Although we don’t want to pour a bucket of water over his dreams, it’s not looking good. Between 2012 and 2013, the highest proportion of UK students to receive the lowest-degree ranking – a third or a pass – was among black students, with the lowest proportion being white students.9 Given that black kids are more likely than white kids to move into higher education, it’s spurious to suggest that this attainment gap is down to a lack of intelligence, talent, or aspiration. It’s worth looking at the distinct lack of black and brown faces teaching at university to see what might contribute to this systematic failure. In 2016, it was revealed by the Higher Education Statistics Agency that almost 70 per cent of the professors teaching in British universities are white men.10 It’s a dire indication of what universities think intelligence looks like.

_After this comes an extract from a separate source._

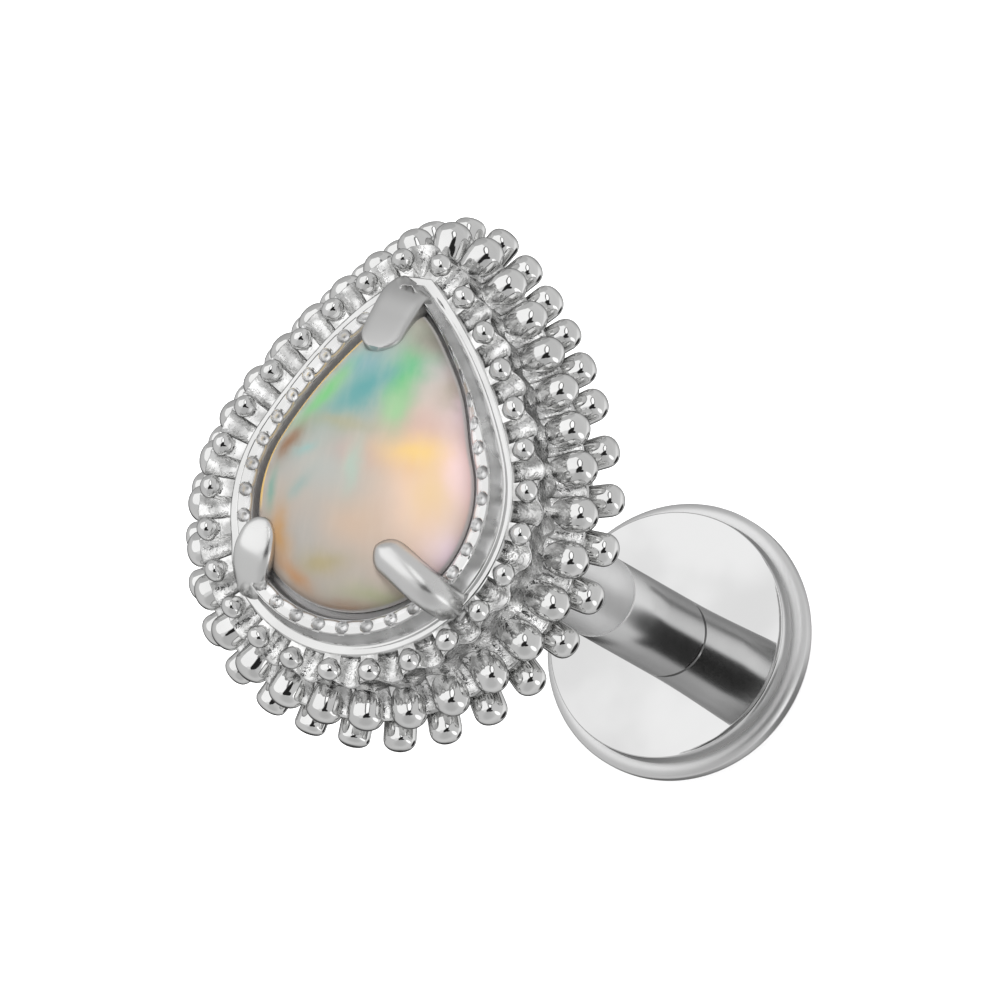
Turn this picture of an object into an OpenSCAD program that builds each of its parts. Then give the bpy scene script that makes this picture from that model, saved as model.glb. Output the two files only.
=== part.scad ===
// Flat back stud: a polished disc with a short barrel, and a pear-shaped setting
// on a stem as thick as the barrel, with a pin that pushes into it. The setting
// is three tiers of round-ended rods stacked round a milled bezel that holds a
// pear cabochon.
// Millimetres. Z runs up the post from the middle of the disc's back face,
// Y points to the tip of the pear.

/* [Disc and post] */
// Diameter of the flat disc
disc_d = 4; // [3.6:0.1:5]
// Thickness of the disc at its polished face
disc_t = 0.76; // [0.7:0.02:1]
// Diameter of the post, which is the barrel and the stem (16 gauge)
post_d = 1.2; // [1.2:0.05:1.6]
// Length of the whole post above the disc
post_l = 8; // [6:0.5:12]
// Length of the barrel, the disc's share of the post
barrel_l = 2.52; // [2.3:0.02:3]

/* [Fit of the top] */
// Diameter of the pin under the stem
pin_d = 0.8; // [0.7:0.02:0.84]
// Length of the pin
pin_l = 1.9; // [1.6:0.1:2]
// Space all round the pin in its socket
fit_gap = 0.03; // [0.02:0.01:0.05]

/* [Pear outline] */
// Radius of the round end, at the middle of the lowest row of beads
pear_w = 3.11; // [3.05:0.01:3.2]
// Radius of the tip, at the same row
pear_t = 1.22; // [1.2:0.01:1.3]
// Distance from the middle of the round end to the middle of the tip
pear_l = 3; // [2.9:0.05:3.2]
// Radius of the long sides
pear_r = 7.3; // [7:0.1:8]

/* [Rows of beads] */
// Beads in the lowest row
low_n = 32; // [30:2:34]
// Beads in the middle row
mid_n = 31; // [29:2:33]
// Beads in the top row
top_n = 27; // [25:2:29]
// Radius of the beads in the lowest row
bead_r = 0.24; // [0.2:0.01:0.26]
// Radius of the beads in the middle row
mid_bead_r = 0.26; // [0.22:0.01:0.27]
// Radius of the beads in the top row
top_bead_r = 0.17; // [0.15:0.01:0.2]

/* [Cabochon] */
// Height of the dome above the edge of the stone
dome_h = 0.8; // [0.7:0.05:1]

/* [Hidden] */
$fn = 96;

seat_gap = 0.02;                    // gap between the stone and the metal
z_face = disc_t;                    // rim of the disc's polished face
z_joint = z_face + barrel_l;        // open end of the barrel
z_post = z_face + post_l;           // top of the stem
z_low = z_post + 1.13;              // middle of the lowest row of beads
z_mid = z_low + 0.44;               // middle row
z_top = z_low + 1.25;               // top row, level with the bezel's edge
z_mill = z_low + 1.55;              // milled band on top of the bezel
d_mid = -0.235;                     // how far each row lies inside the lowest
d_top = -0.69;
d_rim = -0.9;                       // outer edge of the bezel
d_mill = -1.14;                     // outer edge of the milled band
d_lip = -1.36;                      // inner edge of the milled band
d_stone = -1.42;                    // edge of the stone
pear_y = -0.46;                     // middle of the round end, from the post

// the long sides: their middles lie at (-side_k, side_m) and (side_k, side_m)
side_m = (pow(pear_r - pear_w, 2) - pow(pear_r - pear_t, 2) + pow(pear_l, 2))
         / (2 * pear_l);
side_k = sqrt(pow(pear_r - pear_w, 2) - pow(side_m, 2));
a_low = atan2(-side_m, side_k);
a_tip = atan2(pear_l - side_m, side_k);
// angle where a long side ends, for an outline d outside the lowest row
function a_end(d) = pear_t + d > 0 ? a_tip : acos(side_k / (pear_r + d));
function tip_r(d) = max(0, pear_t + d);
// lengths of the three arcs of half an outline
function arc1(d) = (pear_w + d) * (a_low + 90) * PI / 180;
function arc2(d) = (pear_r + d) * (a_end(d) - a_low) * PI / 180;
function arc3(d) = tip_r(d) * (90 - a_tip) * PI / 180;
function half(d) = arc1(d) + arc2(d) + arc3(d);
// place and outward angle [x, y, angle] at the length s from the round end
function half_at(s, d) =
    s < arc1(d)
    ? let (a = -90 + s / (pear_w + d) * 180 / PI)
      [(pear_w + d) * cos(a), (pear_w + d) * sin(a), a]
    : s < arc1(d) + arc2(d) || tip_r(d) == 0
    ? let (a = a_low + (s - arc1(d)) / (pear_r + d) * 180 / PI)
      [(pear_r + d) * cos(a) - side_k, (pear_r + d) * sin(a) + side_m, a]
    : let (a = a_tip + (s - arc1(d) - arc2(d)) / tip_r(d) * 180 / PI)
      [tip_r(d) * cos(a), tip_r(d) * sin(a) + pear_l, a];
// the same at the share u of the whole outline, 0 at the round end, 0.5 at the tip
function at(u, d) =
    u <= 0.5 ? half_at(2 * u * half(d), d)
    : let (p = half_at(2 * (1 - u) * half(d), d)) [-p[0], p[1], 180 - p[2]];

// closed outline, d outside the lowest row
module pear(d, n = 24) {
    side = concat(
        [for (i = [0 : n]) let (a = -90 + (a_low + 90) * i / n)
            (pear_w + d) * [cos(a), sin(a)]],
        [for (i = [1 : n / 2]) let (a = a_low + (a_end(d) - a_low) * 2 * i / n)
            (pear_r + d) * [cos(a), sin(a)] + [-side_k, side_m]],
        tip_r(d) == 0 ? [] :
        [for (i = [1 : n / 4]) let (a = a_tip + (90 - a_tip) * 4 * i / n)
            tip_r(d) * [cos(a), sin(a)] + [0, pear_l]]);
    last = len(side) - 2;           // the tip point is not repeated
    translate([0, pear_y]) polygon(concat(side, [for (i = [last : -1 : 1])
        [-side[i][0], side[i][1]]]));
}

module slab(d, z0, z1) {
    translate([0, 0, z0]) linear_extrude(z1 - z0) pear(d);
}

// rod with a round end, along +X, the end's middle at the origin
module rod(r, back) {
    rotate([0, -90, 0]) rotate_extrude($fn = 32) intersection() {
        union() {
            circle(r);
            square([r, back]);
        }
        translate([0, -r]) square([r, back + r]);
    }
}

// share of the outline for bead i of n: the beads stand closer near the tip
function share(i, n, first, split, far) =
    let (h = min(i + first, n - i - first),
         s = h <= split ? far * h : far * split
             + (0.5 - far * split) * (h - split) / (n / 2 - split))
    i + first <= n / 2 ? s : 1 - s;

module row(n, first, split, far, d, z, r, back) {
    for (i = [0 : n - 1]) {
        p = at(share(i, n, first, split, far), d);
        translate([p[0], p[1] + pear_y, z]) rotate([0, 0, p[2]])
            rod(r, back);
    }
}

// finger from a to b, ending in a ball at each end
module finger(a, b, r) {
    v = b - a;
    l = norm(v);
    translate(a) rotate([0, acos(v[2] / l), atan2(v[1], v[0])]) {
        cylinder(r = r, h = l, $fn = 32);
        sphere(r, $fn = 32);
        translate([0, 0, l]) sphere(r, $fn = 32);
    }
}

module flat_back_post() color("gainsboro") difference() {
    rotate_extrude() polygon(concat(
        [[0, 0], [disc_d / 2 - 0.25, 0]],
        [for (a = [-75 : 15 : 0])
            [disc_d / 2 - 0.25 + 0.25 * cos(a), 0.25 + 0.25 * sin(a)]],
        // the rounded rim, and the step up from it to the raised flat face
        [for (a = [0 : 15 : 90])
            [disc_d / 2 - 0.2 + 0.2 * cos(a), z_face - 0.42 + 0.12 * sin(a)]],
        [[disc_d / 2 - 0.203, z_face - 0.285],
         [disc_d / 2 - 0.209, z_face - 0.015],
         [disc_d / 2 - 0.224, z_face],
         [post_d / 2, z_face],
         [post_d / 2, z_joint - 0.02],
         [post_d / 2 - 0.02, z_joint],
         [0, z_joint]]));
    translate([0, 0, z_joint - pin_l - 0.25])
        cylinder(d = pin_d + 2 * fit_gap, h = pin_l + 1, $fn = 48);
}

// where the round dome of the stone's CAD form is struck from
dome_r = 3.3;
stone_mid = 0.07;
z_seat = z_top - 0.3;
z_girdle = z_top + 0.04;
z_dome = z_girdle + dome_h;

module stone(grow) {
    slab(d_stone + grow, z_seat - grow, z_girdle + grow);
    intersection() {
        slab(d_stone - 0.05 + grow, z_girdle - 0.1, z_dome + 1);
        translate([0, stone_mid, z_dome - dome_r])
            sphere(dome_r + grow);
    }
}

module opal() color("lightpink") stone(0);

module setting() color("silver") difference() {
    union() {
        // pin, stem and boss under the back plate
        translate([0, 0, z_joint - pin_l]) cylinder(d = pin_d, h = pin_l + 1);
        translate([0, 0, z_joint + seat_gap])
            cylinder(d = post_d, h = z_low - z_joint - 0.3);
        translate([0, 0, z_post + seat_gap])
            cylinder(d = post_d + 0.5, h = z_low - 0.4 - z_post);
        // back plate, then the wall and the lip of each tier
        slab(-0.42, z_low - 0.42, z_low + 0.1);
        slab(-0.3, z_low - 0.2, z_low - 0.06);
        slab(-0.6, z_low - 0.1, z_mid + 0.18);
        slab(-0.27, z_low, z_mid - 0.1);
        slab(-0.17, z_mid - 0.16, z_mid - 0.03);
        slab(-0.59, z_mid, z_top - 0.1);
        slab(-0.52, z_top - 0.19, z_top - 0.07);
        // bezel: edge, then the milled band, open over the stone's edge
        difference() {
            union() {
                slab(d_rim, z_mid + 0.2, z_top);
                slab(d_mill, z_mid + 0.4, z_mill);
            }
            slab(d_lip, z_girdle, z_mill + 0.1);
        }
        row(low_n, 0, 10, 0.0337, 0, z_low, bead_r, 0.6);
        row(mid_n, 0.5, 8.5, 0.0338, d_mid, z_mid, mid_bead_r, 0.6);
        row(top_n, 0, 13.5, 0.5 / 13.5, d_top, z_top, top_bead_r, 0.3);
        // prongs over the tip and over both shoulders of the round end
        finger([0.14, 2.45, z_low + 1.35], [0.07, 1.74, z_low + 1.73], 0.2);
        finger([-1.43, -1.82, z_low + 1.35], [-1.28, -1.2, z_low + 1.68], 0.19);
        finger([1.7, -1.79, z_low + 1.35], [1.45, -1.64, z_low + 1.72], 0.2);
        finger([1.45, -1.64, z_low + 1.72], [0.85, -1.31, z_low + 1.78], 0.2);
    }
    // seat for the stone, with its gap
    stone(seat_gap);
}

flat_back_post();
setting();
opal();
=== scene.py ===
"""Flat back stud: a mirror-polished disc and post under a pear opal in tiers of round-ended rods.

Shapes are worked out in millimetres in the part's own frame (Z up the post, Y to the tip of the pear)
and written to the meshes in metres.
"""

import math

import bpy
import bmesh
import numpy as np
from mathutils import Matrix, Vector


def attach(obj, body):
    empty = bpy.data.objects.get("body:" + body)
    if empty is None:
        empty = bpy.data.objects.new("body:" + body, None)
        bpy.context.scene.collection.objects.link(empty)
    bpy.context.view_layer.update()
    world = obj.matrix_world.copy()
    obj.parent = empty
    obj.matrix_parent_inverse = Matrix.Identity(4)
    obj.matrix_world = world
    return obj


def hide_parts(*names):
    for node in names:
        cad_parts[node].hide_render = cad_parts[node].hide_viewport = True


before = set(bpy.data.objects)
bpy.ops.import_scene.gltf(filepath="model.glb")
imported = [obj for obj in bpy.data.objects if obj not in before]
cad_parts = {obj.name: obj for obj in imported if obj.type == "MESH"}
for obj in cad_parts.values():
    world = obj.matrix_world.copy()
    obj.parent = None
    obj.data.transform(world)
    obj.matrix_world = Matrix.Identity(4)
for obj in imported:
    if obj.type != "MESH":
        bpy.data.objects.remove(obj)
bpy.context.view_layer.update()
MM = 0.001

# ---------------------------------------------------------------- sizes, as in the part
Z_FACE = 0.76
Z_JOINT = Z_FACE + 2.52
Z_POST = Z_FACE + 8.0
Z_LOW = Z_POST + 1.13
Z_MID = Z_LOW + 0.44
Z_TOP = Z_LOW + 1.25
Z_MILL = Z_LOW + 1.55
W, T, L, R, PY = 3.11, 1.22, 3.0, 7.3, -0.46
M = ((R - W) ** 2 - (R - T) ** 2 + L * L) / (2 * L)
K = math.sqrt((R - W) ** 2 - M * M)
A_LOW = math.atan2(-M, K)
A_TIP = math.atan2(L - M, K)
D_MID, D_TOP = -0.195, -0.64

TO_CAMERA = Vector((0.4298, -0.1463, 0.8910)).normalized()
IMAGE_RIGHT = Vector((0.892, 0.2191, -0.3945)).normalized()


# ---------------------------------------------------------------- the pear outline
def a_end(d):
    return A_TIP if T + d > 0 else math.acos(K / (R + d))


def arcs(d):
    tip = max(0.0, T + d)
    return ((W + d) * (A_LOW + math.pi / 2), (R + d) * (a_end(d) - A_LOW), tip * (math.pi / 2 - A_TIP))


def half_at(s, d):
    """Place and outward angle at the length s from the round end, along half the outline d."""
    a1, a2, a3 = arcs(d)
    if s < a1:
        a = -math.pi / 2 + s / (W + d)
        return (W + d) * math.cos(a), (W + d) * math.sin(a), a
    if s < a1 + a2 or a3 == 0:
        a = A_LOW + (s - a1) / (R + d)
        return (R + d) * math.cos(a) - K, (R + d) * math.sin(a) + M, a
    a = A_TIP + (s - a1 - a2) / (T + d)
    return (T + d) * math.cos(a), (T + d) * math.sin(a) + L, a


def at(u, d):
    """The same at the share u of the whole outline: 0 at the round end, 0.5 at the tip."""
    u = u % 1.0
    h = sum(arcs(d))
    if u <= 0.5:
        x, y, a = half_at(2 * u * h, d)
        return x, y + PY, a
    x, y, a = half_at(2 * (1 - u) * h, d)
    return -x, y + PY, math.pi - a


def share(i, n, first, split, far):
    """Share of the outline for bead i of n: the beads stand closer near the tip."""
    h = min(i + first, n - i - first)
    s = far * h if h <= split else far * split + (0.5 - far * split) * (h - split) / (n / 2 - split)
    return s if i + first <= n / 2 else 1 - s


def stations(n, d):
    """n angles' worth of stations along the right half at equal lengths of the outline d, as (arc, angle)."""
    a1, a2, a3 = arcs(d)
    h = a1 + a2 + a3
    out = []
    for i in range(n + 1):
        s = h * i / n
        if s < a1:
            out.append((0, -math.pi / 2 + s / (W + d)))
        elif s < a1 + a2 or a3 == 0:
            out.append((1, A_LOW + (s - a1) / (R + d)))
        else:
            out.append((2, A_TIP + (s - a1 - a2) / (T + d)))
    return out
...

Because he exists in this book only to make a point, we can imagine that the young black man makes it out of education in one piece, with a good degree from a good university, and his eyes fixed upon getting a good job, like all determined graduates. Although he won’t know it, outside of education, the drastic racial disparities continue. He might look at the white kids he went to university with and watch them effortlessly transition from student booze-culture-loving lager louts to slick-young-professional status. Full of hope, our black boy will still continue to send out CVs, because he believes in meritocracy. There’s no difference between him and his white peers, he thinks. They sat in the same lectures and read the same books. But his potential employers might not see it that way. In 2009, researchers working on behalf of the Department of Work and Pensions sent job applications with similar education, skills and work history to a number of prospective employers. The only distinctive difference in the applications were names – they either sounded white British, or they didn’t. The researchers found that the applicants with white-sounding names were called to interview far more often than those with African-or Asian-sounding names.11 ‘High levels of name-based net discrimination were found in favour of white applicants,’ the report commented.